The link with Osiris and Cernunnos which were both gods which guarded the underworld or judged souls and Osiris was both brother and consort of Isis seen by many as the Egyptian mother goddess. Cernunnos was a fertility god of the pagan celts and Gauls and is thought by many to have been the basis for the christian concept of the horned devil being a half man half goat guardian of the underworld and certainly a rival faith for early christianity.
The link between the Horned God and the Green man in English folk lore is very strong and even today many pubs in UK villages bare the name  “The Green Man” often with a very pagan image on the pub sign. The Green man also known as ‘Green Jack’ or ‘Jack in the Green’ is an English spirit of trees and plants with the power to make it rain and crops grow well. The Green man is thought to share his home in the forest with forest fairies sometimes called “Greencoates” or Greenies depending on the region of the UK. In popular imagery the Green man is shown as face peering out of foliage, his wood spirit companions and fertility imagery clearly links him to Pan and also as a sort of sanitised Hern the Hunter and Wild hunter.

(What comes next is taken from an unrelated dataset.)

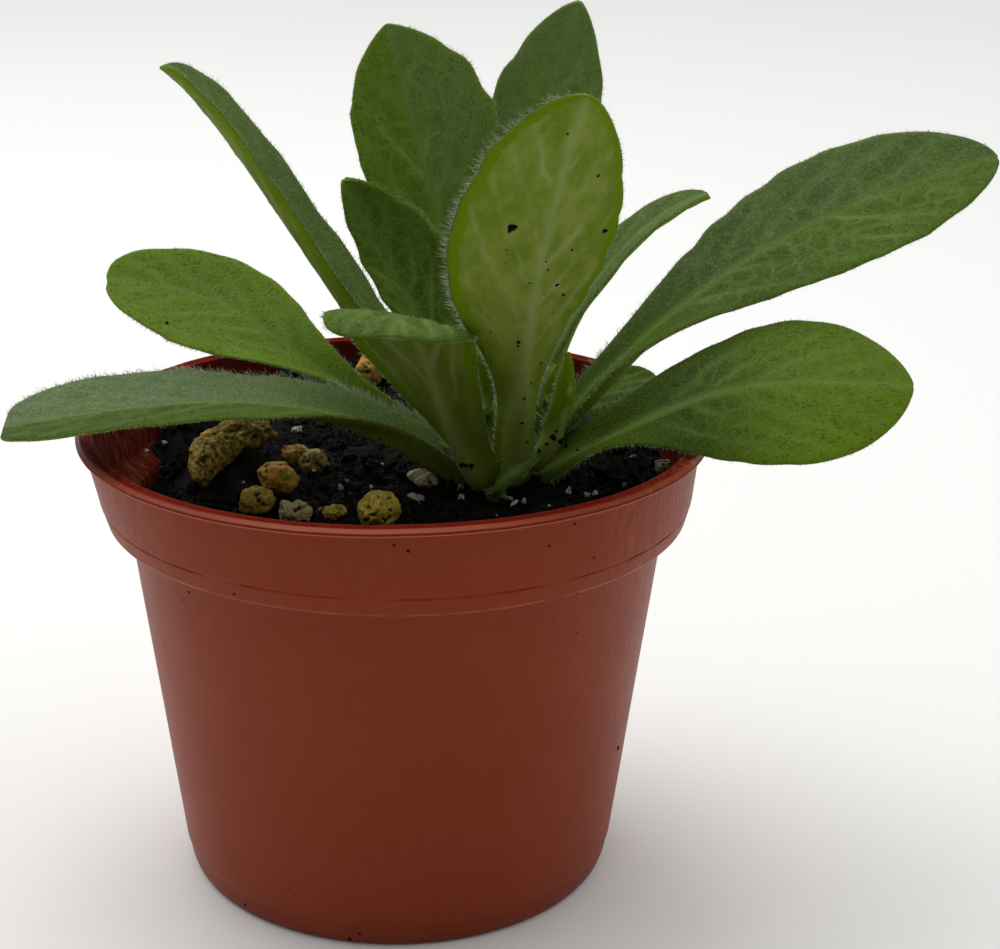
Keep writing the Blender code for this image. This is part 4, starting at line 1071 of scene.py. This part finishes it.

For many modern Druids and Wicca the Horned god is a key part of the birth, death, rebirth cycle and mentioned in many rites and celebrations, his imagery is powerful and has a strong attraction to many as a symbol of almost suppressed power / violence and male sexuality. Some modern pagans reenact the ancient rite where the hunter who brought the most/ best meat to the table was dressed in stag horns and furs and was rewarded with the right to couple with the priestess representing the goddess sometimes in front of the whole tribe. The few pagan groups that reenact this mostly do so symbolically or with the hunter and goddess being intimate partners already with only a small part of this “Great Rite” being performed before the rest of the coven.